Pero para que eso haya sido posible, y para que se haya llegado al Welfare State, (Estado del bienestar) ha sido necesario un proceso de siglos que ha consistido, a vuelapluma, en la acumulación de poder y capitales por parte del Estado (del Rey), tomándolos de los señores feudales o de las comunidades desorganizadas, de modo que se convierte en un capital privado. Esa centralización absolutista deja paso a una conformación de la idea del Estado (y de otros conceptos como la nación) que utiliza y ordena los símbolos de manera que el debate social quede delimitado en condiciones dictadas. Dado que el Estado imbuye la idea del Estado, Bourdieu niega incluso la condición rupturista de la Revolución Francesa, puesto que lo que se da es una reconfiguración de las clases dominantes (de la nobleza de sangre a la nobleza de Estado, de la Casa del Rey a la Razón de Estado) que utilizan el discurso simbólico para apoyar tal cambio. Es el Estado, según la visión francesa, el que construirá el orden y la nación a través de la escuela, el catastro o la ley.

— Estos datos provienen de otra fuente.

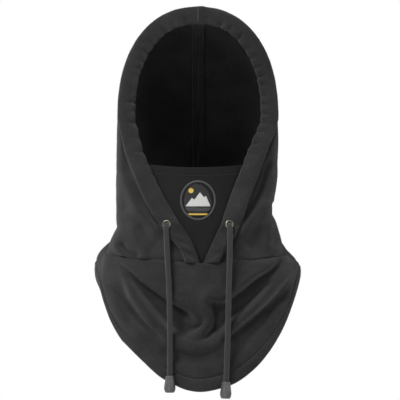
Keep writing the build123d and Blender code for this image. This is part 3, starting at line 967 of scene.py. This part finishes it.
def stitches(name, line, normals, kind, material=THREAD, body="hood", slot="fleece"):
    """A row of sewing stitches along a line on a surface."""
    length, gap, thick, proud = kind
    along = distances(line)
    points, faces = [], []
    turn = full_turn(6)[None, :, None]
    swell = thick * np.array([0.5, 0.9, 1, 1, 0.9, 0.5])[:, None, None]
    rise = proud - thick * 1.6 * np.abs(np.linspace(-1, 1, 6)) ** 3
    for i in range(int(along[-1] / (length + gap))):
        at = (i + 0.5) * (length + gap) + np.linspace(-0.5, 0.5, 6) * length
        up = unit(between(at, along, normals))
        place = between(at, along, line) + up * rise[:, None]
        side = unit(np.cross(unit(np.gradient(place, axis=0)), up))
        ring = place[:, None] + swell * (side[:, None] * np.cos(turn) + up[:, None] * np.sin(turn))
        faces.extend([tuple(len(points) + v for v in face) for face in tube_faces(6, 6)])
        points.extend(ring.reshape(-1, 3))
    dress(new_mesh(name, points, faces, material), body=body, slot=slot)


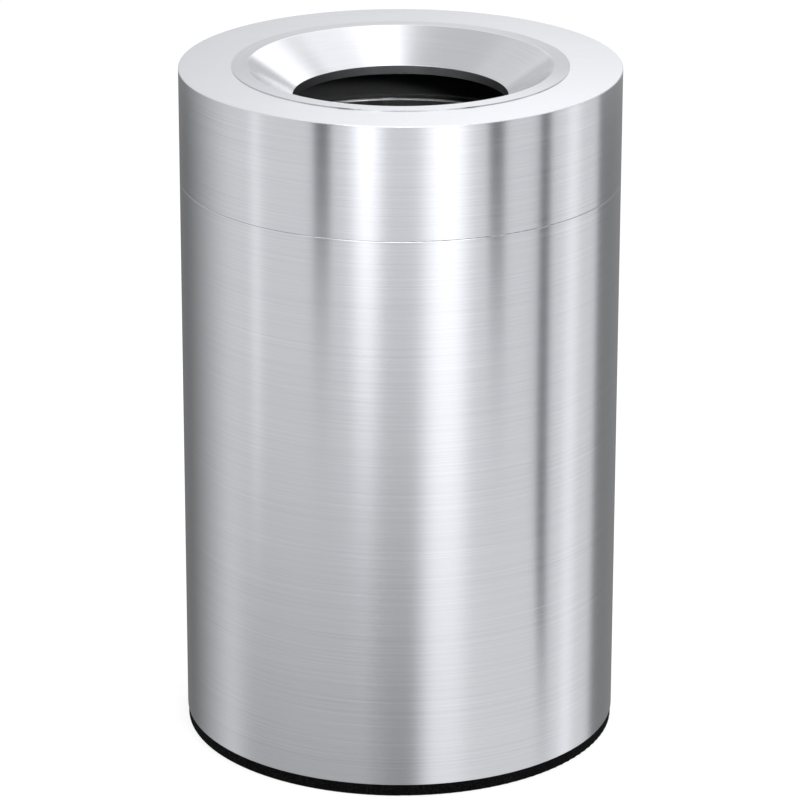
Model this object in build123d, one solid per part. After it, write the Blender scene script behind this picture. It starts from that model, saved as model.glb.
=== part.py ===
from build123d import *
from math import asin, atan, degrees
import os

# A floor-standing round litter bin of satin stainless steel: a can on a black
# foot ring, a lift-off lid with a funnel mouth, and a tapered liner with drop
# handles. Millimetres, +Z up, origin on the floor at the centre of the can.

# Clearances
seat_gap = 0.3              # between curved pieces that seat on each other
pivot_gap = 0.05            # radial, handle bar in its clip
rivet_gap = 0.1             # radial, rivet in its holes
rivet_seat = 0.05           # under a rivet's head
wire_gap = 0.15             # radial, rim wire in its curl
screw_gap = 0.15            # radial, screw or stud in a plain hole
thread_gap = 0.05           # radial, nut on its stud

# Can shell, rolled and butt welded
can_diameter = 520.0
can_sheet = 1.0
can_top = 684.0             # floor to the can's upper edge
hem_height = 8.0            # edge folded back inside, on the can and on the lid
hem_rounding = 0.8

# Foot ring, moulded
foot_height = 15.0
foot_inset = 1.0            # set in from the shell, all round
foot_width = 18.0
foot_rounding = 2.0

# Screws that hold the foot ring to the floor pan
screw_count = 6
screw_radius = 2.0
screw_head_radius = 4.0
screw_head_height = 2.6
screw_tail = 4.0            # stands above the pan
recess_radius = 5.0
recess_depth = 7.0

# Floor pan, pressed
pan_sheet = 1.2
pan_flange = 22.0
pan_rib_gap = 2.0           # from the liner's foot to the rib that centres it
pan_rib_height = 8.0
pan_rib_width = 14.0
pan_rib_lean = 4.0          # how far each side of the rib leans in

# Neck, a rolled band welded inside the can's hem and a spun ring butt welded on it
neck_sheet = 1.2
neck_lap = 34.0             # below the can's upper edge
neck_crest = 58.0           # above that edge, before the crest is rounded
neck_draft = 1.7            # narrows by this much up to the crest
neck_skirt = 12.0           # outer skirt of the ring, from the crest down to the band
neck_reach = 34.4           # from the crest in to the mouth
neck_mouth_rise = 37.0      # mouth above the can's upper edge
neck_lip = 6.0
neck_crest_bend = 5.0
neck_lip_bend = 1.6

# Lid, a hemmed skirt under a flat ring
lid_height = 134.4          # lower edge to the top of the plate
lid_sheet = 1.0
plate_sheet = 1.5
plate_rounding = 0.8
plate_margin = 62.0         # plate shown outside the funnel's flange
plate_hole_gap = 1.2        # round the funnel

# Funnel, spun
funnel_sheet = 1.0
flange_width = 18.6
cone_run = 53.0             # inward, over the depth
cone_depth = 36.0
funnel_lip = 10.3
cone_top_bend = 1.5
cone_foot_bend = 1.0

# Weld studs, washers and nuts under the funnel's flange
stud_count = 6
stud_radius = 2.5
stud_length = 14.0
washer_radius = 5.0
washer_sheet = 1.0
nut_across_flats = 8.0
nut_height = 4.0

# Liner, galvanised, its edge curled outward over a wire
liner_sheet = 0.8
liner_finger_gap = 18.6     # from the neck ring's mouth to the outside of the curl
liner_rim_proud = 1.0       # top of the curl above that mouth
liner_taper = 18.0          # from the curl's outside radius to the foot's
rim_wire_radius = 1.2
curl_wrap = 295.0           # degrees that the curl goes round the wire
bottom_raise = 10.0
bottom_gap = 0.2            # between the bottom's flange and the wall

# Drop handles, each a closed wire loop in a saddle clip
handle_below_rim = 54.0     # pivot under the top of the curl
handle_wire_radius = 3.0
handle_wall_gap = 1.0       # bar to the liner's wall
handle_drop = 42.0
handle_top_width = 76.0
handle_grip_width = 100.0
handle_corner = 9.0
clip_sheet = 1.5
clip_width = 48.0
clip_height = 40.0
clip_wall_gap = 0.2

# Rivets, two above and two below each handle's bar
rivet_radius = 2.0
rivet_head_radius = 3.6
rivet_head_height = 1.3
rivet_tail_radius = 3.0
rivet_tail_height = 0.8
rivet_spread = 34.0         # along the bar
rivet_rise = 14.0           # above and below the bar

# Places that follow from the sizes above
can_radius = can_diameter / 2
neck_radius = can_radius - 2 * max(can_sheet, lid_sheet) - seat_gap
crest_radius = neck_radius - neck_draft
mouth_radius = crest_radius - neck_reach
mouth_height = can_top + neck_mouth_rise
foot_radius = can_radius - foot_inset
screw_circle = foot_radius - foot_width / 2
pan_radius = can_radius - can_sheet - seat_gap
pan_top = foot_height + pan_sheet
plate_top = can_top + lid_height
plate_underside = plate_top - plate_sheet
flange_radius = can_radius - plate_margin
cone_top_radius = flange_radius - flange_width
cone_foot_radius = cone_top_radius - cone_run
stud_circle = flange_radius - flange_width / 2
nut_top = plate_underside - washer_sheet
liner_rim_radius = mouth_radius - liner_finger_gap
liner_rim_height = mouth_height + liner_rim_proud
liner_foot_radius = liner_rim_radius - liner_taper
handle_height = liner_rim_height - handle_below_rim
curl_inside = rim_wire_radius + wire_gap
curl_outside = curl_inside + liner_sheet
curl_ring = liner_rim_radius - curl_outside
curl_height = liner_rim_height - curl_outside
wall_slope = (curl_ring - curl_inside - liner_foot_radius) / (curl_height - pan_top)


def wall_radius(height):
    """Outside radius of the liner's tapered wall at a height above the floor."""
    return liner_foot_radius + wall_slope * (height - pan_top)


pivot_radius = wall_radius(handle_height) + handle_wall_gap + handle_wire_radius
pivot_bore = handle_wire_radius + pivot_gap


def turned(section):
    """Revolve a section, drawn as (radius, height), round the can's axis."""
    return revolve(Plane.XZ * section, axis=Axis.Z)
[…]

Bourdieu dota de extrema importancia al cuerpo de funcionarios (el campo burocrático) como “servidores que se sirven del Estado” y a los juristas como poseedores del capital lingüístico necesario para pasar de la idea mágica del poder a una ordenada por el Derecho. Es decir, que el poder del Estado (metapoder, como él mismo lo define) hace que los demás poderes se subordinen a la idea ortodoxa que él mismo patrocina. Así, el diseño del sistema educativo, militar, judicial, parlamentario o social, en suma, tiene que ver con una lógica de reparto ordenado de las cartas de juego para que todo el mundo quiera jugarlo y el orden social (que constituye una rareza, en su opinión) se mantenga.
Discúlpese lo tosco del resumen. Lo extraordinario del libro es, precisamente, la libertad intelectual que destila y la asombrosa capacidad de Bourdieu de mantener el hilo del discurso pese a la enorme cantidad de datos, referencias y digresiones que la obra acumula. Se puede imaginar al autor dejando que el flujo de su pensamiento vuele libre pero atado a un cordel, de modo que el lector pueda tomar lo principal de los argumentos.

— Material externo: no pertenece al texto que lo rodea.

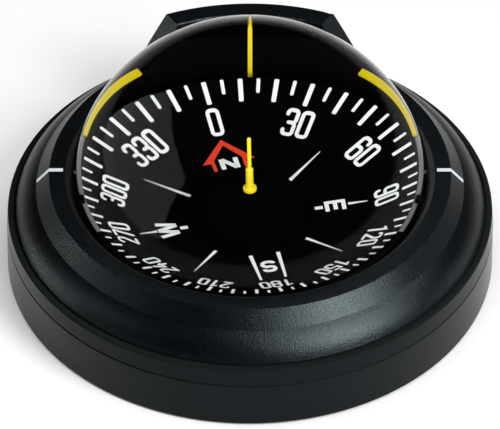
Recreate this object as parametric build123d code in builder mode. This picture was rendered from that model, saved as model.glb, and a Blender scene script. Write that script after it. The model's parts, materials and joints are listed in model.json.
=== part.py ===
from build123d import *
import os
from math import cos, sin, radians, sqrt

os.makedirs("parts", exist_ok=True)

# Deck-mounted steering compass. Millimetres, +Z up, deck face at z = 0, +Y forward.
# The casing's axis is the Z axis, and the hood with its lamp stands at +Y.
# Radii are worked out inwards from the casing's outside, and heights upwards from the deck.

# --- casing -----------------------------------------------------------------
CASE_R = 86.0            # outer radius at the top of the upper half's band
DRAFT = 0.6              # each half's outer wall widens by this much downwards
WALL = 3.0               # casing wall
FLOOR_T = 3.0            # casing floor
BASE_H = 17.5            # height of the lower casing half
EDGE_LOW = 0.6           # chamfer at the deck
EDGE_SEAM = 0.4          # chamfer at the seam
SEAM = 0.4               # open seam between the halves
BAND_H = 6.4             # plain upright band of the upper half
BAND_EDGE = 0.5          # chamfer on top of the band
GROOVE_W = 0.8           # shadow groove above the band
GROOVE_D = 0.5
SHOULDER_STEP = 2.8      # foot of the rounded shoulder, inside the band
SHOULDER_W = 7.6         # width and height of the rounded shoulder
SHOULDER_H = 8.7
SHOULDER_LIFT = 0.4      # the shoulder starts this far above the band
SHOULDER_BULGE_R = 0.8   # how far its arc stands off its chord
SHOULDER_BULGE_Z = 0.75
SLOPE_W = 4.8            # width and height of the straight slope
SLOPE_H = 5.5
RIM_GAP = 0.7            # between the dome and the inner edge of the flat top
LIP_T = 1.0              # locating lip of the lower half
LIP_H = 2.0
LIP_ROOT = 3.5

# --- dome and bowl ----------------------------------------------------------
DOME_WALL = 2.5
DOME_RISE = 9.0          # centre of the dome's sphere above its seat
DOME_FLANGE_W = 5.0
FLANGE_T = 3.0
BOWL_WALL = 2.0
BOWL_FLOOR = 1.6
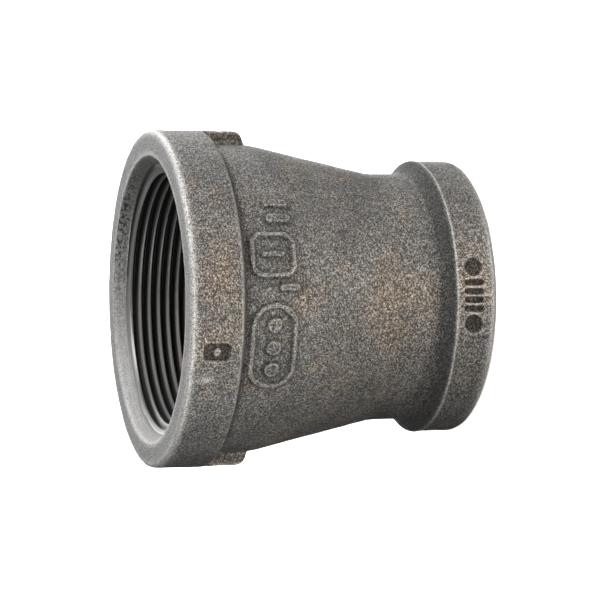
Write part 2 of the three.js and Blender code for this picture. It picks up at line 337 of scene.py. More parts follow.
def outside_corners():
    """The outside's corners, as (radius, height, rounding), from the small end to the large end."""
    small_sink, small_depth = countersink(SMALL, SMALL.mouth_depth - SEAM_DEPTH)
    large_sink, large_depth = countersink(LARGE, LARGE.mouth_depth - SEAM_DEPTH)
    return [
        (small_sink, small_depth, 0),
        (SMALL.bore_radius + SMALL.mouth_widening, 0, MOUTH_ROUNDING),
        (SMALL.band_radius, 0, SMALL.face_rounding),
        (SMALL.band_radius, SMALL.band_width - LIP_WIDTH, LIP_WIDTH / 3),
        (SMALL.band_radius + LIP_RISE, SMALL.band_width, SMALL.back_rounding),
        (SMALL.body_radius, small_flank_top, SMALL.foot_rounding),
        (SMALL.body_radius, cone_bottom, CONE_ROUNDING),
        (LARGE.body_radius, cone_top, CONE_ROUNDING),
        (LARGE.body_radius, large_back - LARGE.flank_width, LARGE.foot_rounding),
        (LARGE.band_radius, large_back, LARGE.back_rounding),
        (LARGE.band_radius, LENGTH, LARGE.face_rounding),
        (LARGE.bore_radius + LARGE.mouth_widening, LENGTH, MOUTH_ROUNDING),
        (large_sink, LENGTH - large_depth, 0),
    ]


def waterway_corners():
    """The corners of the cored waterway between the threads, from the large end down."""
    large_radius = LARGE.body_radius - LARGE.wall
    small_radius = SMALL.body_radius - SMALL.wall
    large_crest = LARGE.bore_radius - THREAD_TAPER * LARGE.thread_depth
    small_crest = SMALL.bore_radius - THREAD_TAPER * SMALL.thread_depth
    large_end = LENGTH - LARGE.thread_depth
    return [
        (large_crest, large_end, 0),
        (large_radius, large_end - (large_radius - large_crest), WATERWAY_ROUNDING),
        (small_radius, SMALL.thread_depth + small_radius - small_crest, WATERWAY_ROUNDING),
        (small_crest, SMALL.thread_depth, 0),
    ]


def columns():
    """The angles of the outer skin's columns, close together at the marks and at the ribs' sides."""
    dense = np.linspace(-180, 180, round(360 / DENSE) + 1)
    steps = np.full(len(dense), PLAIN_ANGLE)
    steps[(dense > MARKED_ANGLES[0]) & (dense < MARKED_ANGLES[1])] = FINE_ANGLE
    reach = np.degrees(RIB_FOOT_WIDTH / 2 / LARGE.body_radius)
    edge = np.degrees(RIB_EDGE / LARGE.body_radius)
    off_side = np.abs(np.abs(np.abs(dense) - RIB_ANGLE) - reach + edge / 2)
    steps[off_side < RIB_SIDE_REACH * edge] = RIB_SIDE_ANGLE
    return spread(dense, steps)


def closed(angle):
    """The angles of a ring's points, with the last point exactly on the first."""
    return np.append(angle[:-1], angle[0])


# ---------------------------------------------------------------- what stands on the outside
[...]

Hay que agradecer la labor ímproba de los editores franceses para poner en orden el volumen y hacer inteligible la oralidad del profesor. También la traducción de Pilar González Rodríguez y la cuidada edición de Anagrama merecen elogio.
Otro gran intelectual francés, George Steiner, decía que un intelectual es alguien que lee con un lápiz en la mano. No hay otra manera de leer este libro, simplemente porque las ideas de Bourdieu inevitablemente dispararán las del lector que se atreva a “asistir” a estas clases magistrales.